• THE INPUT:

═══

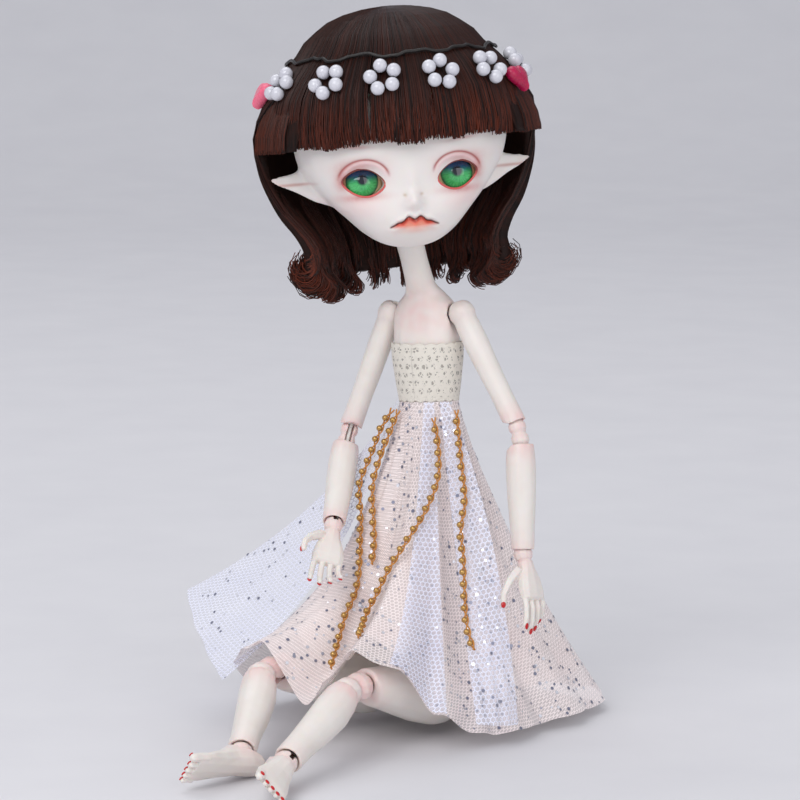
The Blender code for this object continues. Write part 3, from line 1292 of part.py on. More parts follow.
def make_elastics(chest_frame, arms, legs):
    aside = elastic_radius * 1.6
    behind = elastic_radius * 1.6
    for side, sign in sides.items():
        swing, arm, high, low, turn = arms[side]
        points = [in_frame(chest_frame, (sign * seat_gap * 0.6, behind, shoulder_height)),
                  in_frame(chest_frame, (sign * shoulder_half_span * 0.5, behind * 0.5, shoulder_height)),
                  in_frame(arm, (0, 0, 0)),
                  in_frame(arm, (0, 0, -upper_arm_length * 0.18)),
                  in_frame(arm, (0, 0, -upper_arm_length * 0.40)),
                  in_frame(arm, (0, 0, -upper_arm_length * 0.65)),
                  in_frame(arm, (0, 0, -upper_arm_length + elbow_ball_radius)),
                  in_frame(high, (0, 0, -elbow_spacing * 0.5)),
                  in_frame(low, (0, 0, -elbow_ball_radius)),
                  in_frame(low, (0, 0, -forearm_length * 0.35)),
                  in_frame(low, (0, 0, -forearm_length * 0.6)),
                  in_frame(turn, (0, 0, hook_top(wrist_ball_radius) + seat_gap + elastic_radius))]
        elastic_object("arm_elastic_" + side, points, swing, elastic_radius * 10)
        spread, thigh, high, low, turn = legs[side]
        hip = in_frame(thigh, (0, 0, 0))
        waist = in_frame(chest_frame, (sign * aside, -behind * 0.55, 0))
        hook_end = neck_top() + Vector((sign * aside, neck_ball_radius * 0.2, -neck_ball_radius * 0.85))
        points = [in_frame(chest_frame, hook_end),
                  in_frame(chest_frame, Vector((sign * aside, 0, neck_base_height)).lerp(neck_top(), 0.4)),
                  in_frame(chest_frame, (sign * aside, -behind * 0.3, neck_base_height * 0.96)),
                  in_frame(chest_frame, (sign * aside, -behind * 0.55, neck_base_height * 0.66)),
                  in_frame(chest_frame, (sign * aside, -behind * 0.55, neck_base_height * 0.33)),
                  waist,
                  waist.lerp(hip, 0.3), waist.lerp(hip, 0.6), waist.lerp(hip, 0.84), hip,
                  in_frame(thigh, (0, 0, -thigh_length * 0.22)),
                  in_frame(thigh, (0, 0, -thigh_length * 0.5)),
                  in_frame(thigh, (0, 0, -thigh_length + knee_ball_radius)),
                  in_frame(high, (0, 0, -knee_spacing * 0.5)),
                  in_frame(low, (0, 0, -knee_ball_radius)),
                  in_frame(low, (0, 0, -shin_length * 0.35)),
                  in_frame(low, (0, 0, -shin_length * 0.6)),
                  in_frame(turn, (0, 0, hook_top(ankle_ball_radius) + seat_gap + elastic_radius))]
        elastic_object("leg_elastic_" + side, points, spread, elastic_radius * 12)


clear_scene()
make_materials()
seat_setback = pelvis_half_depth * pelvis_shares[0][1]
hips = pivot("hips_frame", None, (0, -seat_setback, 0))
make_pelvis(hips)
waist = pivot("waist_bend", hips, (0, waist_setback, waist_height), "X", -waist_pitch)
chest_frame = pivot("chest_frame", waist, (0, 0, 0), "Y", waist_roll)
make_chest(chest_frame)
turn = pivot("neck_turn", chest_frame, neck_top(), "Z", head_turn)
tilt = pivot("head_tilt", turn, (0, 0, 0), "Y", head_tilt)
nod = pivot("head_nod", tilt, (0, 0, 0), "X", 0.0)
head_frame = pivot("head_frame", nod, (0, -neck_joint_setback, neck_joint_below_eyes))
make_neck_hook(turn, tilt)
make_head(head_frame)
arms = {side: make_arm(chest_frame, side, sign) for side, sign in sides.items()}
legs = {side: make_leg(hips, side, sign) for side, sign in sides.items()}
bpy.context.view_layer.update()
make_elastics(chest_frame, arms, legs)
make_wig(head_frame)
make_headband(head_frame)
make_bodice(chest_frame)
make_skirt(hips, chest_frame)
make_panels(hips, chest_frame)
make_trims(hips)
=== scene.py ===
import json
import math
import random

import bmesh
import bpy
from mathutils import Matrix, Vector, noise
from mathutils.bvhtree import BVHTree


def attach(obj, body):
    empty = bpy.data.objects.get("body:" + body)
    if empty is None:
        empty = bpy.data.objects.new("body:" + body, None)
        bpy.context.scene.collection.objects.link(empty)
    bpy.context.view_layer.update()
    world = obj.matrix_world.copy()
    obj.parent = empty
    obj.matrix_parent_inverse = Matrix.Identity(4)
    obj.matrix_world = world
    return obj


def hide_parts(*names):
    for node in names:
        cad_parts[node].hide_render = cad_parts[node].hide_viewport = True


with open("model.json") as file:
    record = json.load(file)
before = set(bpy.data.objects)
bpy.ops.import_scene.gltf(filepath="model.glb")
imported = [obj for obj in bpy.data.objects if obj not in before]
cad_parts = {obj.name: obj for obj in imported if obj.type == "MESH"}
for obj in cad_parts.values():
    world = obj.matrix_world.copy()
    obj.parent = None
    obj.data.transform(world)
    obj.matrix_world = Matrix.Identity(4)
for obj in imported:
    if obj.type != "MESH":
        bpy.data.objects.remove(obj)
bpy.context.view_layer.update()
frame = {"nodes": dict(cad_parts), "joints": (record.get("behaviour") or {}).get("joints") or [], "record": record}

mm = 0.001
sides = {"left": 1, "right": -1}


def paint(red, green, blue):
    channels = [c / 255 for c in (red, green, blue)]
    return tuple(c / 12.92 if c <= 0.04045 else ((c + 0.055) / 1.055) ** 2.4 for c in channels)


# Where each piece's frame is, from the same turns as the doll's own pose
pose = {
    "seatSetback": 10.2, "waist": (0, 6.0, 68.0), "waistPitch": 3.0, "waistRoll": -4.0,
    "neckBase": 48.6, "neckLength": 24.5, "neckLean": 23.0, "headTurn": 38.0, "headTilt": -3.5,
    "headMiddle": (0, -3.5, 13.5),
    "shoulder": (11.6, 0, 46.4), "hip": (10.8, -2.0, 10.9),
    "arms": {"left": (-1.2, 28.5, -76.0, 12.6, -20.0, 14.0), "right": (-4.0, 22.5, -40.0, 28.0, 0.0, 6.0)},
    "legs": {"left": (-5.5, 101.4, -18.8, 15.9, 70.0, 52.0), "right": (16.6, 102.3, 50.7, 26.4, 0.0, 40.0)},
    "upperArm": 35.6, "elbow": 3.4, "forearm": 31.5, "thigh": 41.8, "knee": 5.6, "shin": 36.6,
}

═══

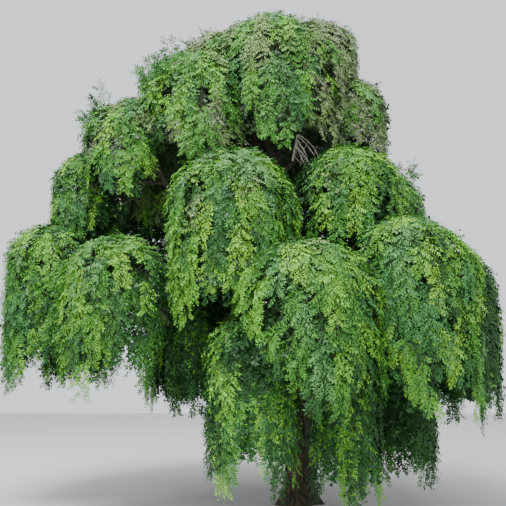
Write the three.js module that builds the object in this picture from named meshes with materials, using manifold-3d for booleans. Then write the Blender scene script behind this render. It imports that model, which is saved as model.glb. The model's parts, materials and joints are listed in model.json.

═══

• WHAT NEEDS TO BE DONE:
Only the lines from the one containing "clear_scene()" to the one containing "obj.parent = None" are to be printed, both ends included, exactly as written.

• WRITTEN ANSWER:
clear_scene()
make_materials()
seat_setback = pelvis_half_depth * pelvis_shares[0][1]
hips = pivot("hips_frame", None, (0, -seat_setback, 0))
make_pelvis(hips)
waist = pivot("waist_bend", hips, (0, waist_setback, waist_height), "X", -waist_pitch)
chest_frame = pivot("chest_frame", waist, (0, 0, 0), "Y", waist_roll)
make_chest(chest_frame)
turn = pivot("neck_turn", chest_frame, neck_top(), "Z", head_turn)
tilt = pivot("head_tilt", turn, (0, 0, 0), "Y", head_tilt)
nod = pivot("head_nod", tilt, (0, 0, 0), "X", 0.0)
head_frame = pivot("head_frame", nod, (0, -neck_joint_setback, neck_joint_below_eyes))
make_neck_hook(turn, tilt)
make_head(head_frame)
arms = {side: make_arm(chest_frame, side, sign) for side, sign in sides.items()}
legs = {side: make_leg(hips, side, sign) for side, sign in sides.items()}
bpy.context.view_layer.update()
make_elastics(chest_frame, arms, legs)
make_wig(head_frame)
make_headband(head_frame)
make_bodice(chest_frame)
make_skirt(hips, chest_frame)
make_panels(hips, chest_frame)
make_trims(hips)
=== scene.py ===
import json
import math
import random

import bmesh
import bpy
from mathutils import Matrix, Vector, noise
from mathutils.bvhtree import BVHTree


def attach(obj, body):
    empty = bpy.data.objects.get("body:" + body)
    if empty is None:
        empty = bpy.data.objects.new("body:" + body, None)
        bpy.context.scene.collection.objects.link(empty)
    bpy.context.view_layer.update()
    world = obj.matrix_world.copy()
    obj.parent = empty
    obj.matrix_parent_inverse = Matrix.Identity(4)
    obj.matrix_world = world
    return obj


def hide_parts(*names):
    for node in names:
        cad_parts[node].hide_render = cad_parts[node].hide_viewport = True


with open("model.json") as file:
    record = json.load(file)
before = set(bpy.data.objects)
bpy.ops.import_scene.gltf(filepath="model.glb")
imported = [obj for obj in bpy.data.objects if obj not in before]
cad_parts = {obj.name: obj for obj in imported if obj.type == "MESH"}
for obj in cad_parts.values():
    world = obj.matrix_world.copy()
    obj.parent = None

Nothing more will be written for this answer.